Thanks, I found that 3-1/2 qts. brings it to the full mark on the dipstick. So Far so good, 300 miles since changing the seal and it's dry as a bone.


----------



## slavrenz (Apr 16, 2010)

I'm sort of a newb to this car - is the crankshaft oil seal a common failure?


----------



## CASTLK (Feb 17, 2010)

Yes it's a common problem on these cars. It is usually caused by over filling the oil and then the pressure blows the seal out eventually. the seal only costs about $8.00 and takes a person who is fairly handy with cars about an hour or so to change in their driveway. I don't think most people realized that this little motor only uses 3.2 quarts of oil or so including the filter. Most people think of an oil change as 5 quarts with the filter and that is where the problem starts. When you change your oil only put in 3 quarts and then run it for a minute shut it off and check it. Then just add a little at a time according until the oil level is at the full mark on the dipstick.


----------



## slavrenz (Apr 16, 2010)

CASTLK said:


> Yes it's a common problem on these cars. It is usually caused by over filling the oil and then the pressure blows the seal out eventually. the seal only costs about $8.00 and takes a person who is fairly handy with cars about an hour or so to change in their driveway. I don't think most people realized that this little motor only uses 3.2 quarts of oil or so including the filter. Most people think of an oil change as 5 quarts with the filter and that is where the problem starts. When you change your oil only put in 3 quarts and then run it for a minute shut it off and check it. Then just add a little at a time according until the oil level is at the full mark on the dipstick.

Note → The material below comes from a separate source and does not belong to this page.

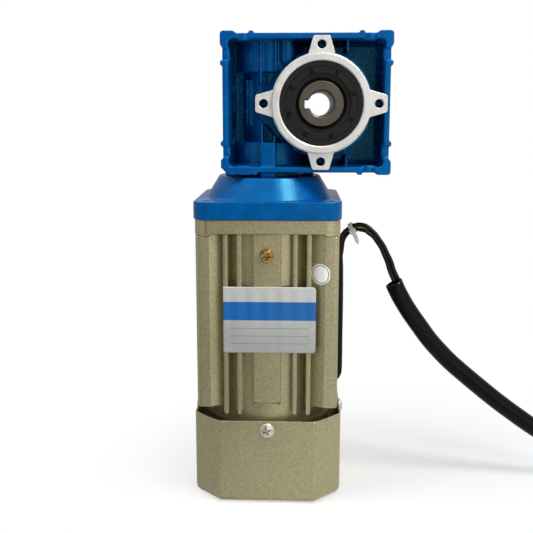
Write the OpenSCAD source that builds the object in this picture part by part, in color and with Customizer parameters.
// Right-angle worm gear motor: a finned induction motor standing on its fan cover,
// a square-to-round adapter, and a worm gear unit with a hollow output shaft.
// Millimetres, +Z up. The motor and worm axis is X = 0, Y = 0, and Z = 0 is the
// underside of the fan cover. The output axis runs along Y.

/* [Gear pair] */
// Distance between the worm axis and the output axis
centre_distance = 30; // [29.5:0.5:31]
// Axial module of the worm and transverse module of the wheel
gear_module = 1.45; // [1.4:0.05:1.5]
// Teeth on the worm wheel, for a worm with one start
wheel_teeth = 30; // [29:1:30]
// Width of the bronze rim across its teeth
wheel_width = 14; // [11:1:16]
// Length of the threaded part of the worm
worm_length = 30; // [24:1:34]

/* [Gear housing] */
// Height of the housing along the motor axis
housing_height = 80; // [80:1:86]
// Housing beyond the output axis, on the side away from the worm
housing_right = 40; // [40:1:46]
// Housing beyond the worm axis, on the side away from the output
housing_left = 27; // [27:1:32]
// Depth of the housing frame along the output axis
housing_depth = 56; // [55:1:60]
// Thickness of the outer frame walls
frame_wall = 4.4; // [3.5:0.1:5]
// Thickness of the web in the middle plane
web_thickness = 4; // [3:0.5:6]
// Wall of the cast tunnels and bearing bosses
boss_wall = 3.5; // [3:0.1:4]
// How far the mounting pads stand proud of the frame
pad_height = 1.2; // [0.6:0.1:1.6]
// Size of the square corner pads
pad_size = 8.7; // [7:0.1:9]
// Distance of each foot hole from the housing corner
foot_inset = 13; // [13:0.5:15]
// Distance between the foot holes across the depth
foot_spacing = 44; // [42:1:45]
// Diameter of the foot holes
foot_hole_d = 6.5; // [5:0.1:6.6]

/* [Output] */
// Overall length of the hollow shaft and across both spigots
output_length = 63; // [62.5:0.5:66]
// Bore of the hollow shaft
output_bore_d = 14; // [11:1:15]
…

Thanks for the update. It doesn't sound like the oil seal is impossible to change (I changed the one on my other car when I replaced the timing belt), but I can understand where people would get misled about the oil capacity.

It doesn't help that the oil filter looks like it alone could hold nearly a quart of oil - I think it would more at home on a huge diesel truck, given its size for such a small engine


----------



## Jopet (Aug 10, 2009)

I was able to replace my crankshaft seal today. After a few weeks of prep buying tools. I've read some people were able to pull the crankshaft pulley with wiggling and prying. I had no luck. I was able to get it out with a puller. The duck feet puller can be used, or as in the other thread a straight bar puller as well. I used a 50mm long bolt on the puller that worked great. 
Note: to those that are not planning to fixing this. I burned my alternator due to the oil that splattered that area of the engine. Another thing is that you're drive belts will wear out faster and slip with all that oil there. 
The job is not difficult (with the right tools). Most difficult part is losening and tightening of the power steering drive belt.


----------



## pepperjack13 (Jun 20, 2010)

My car is leaking a lot of oil (it needs about a quarter if you drive 200 mi non stop or 600 mi otherwise) mostly from the crankshaft seal but also from the oil pan and the side covers. I didn't know it could cause further damage, the belts looked ok last time i checked though


----------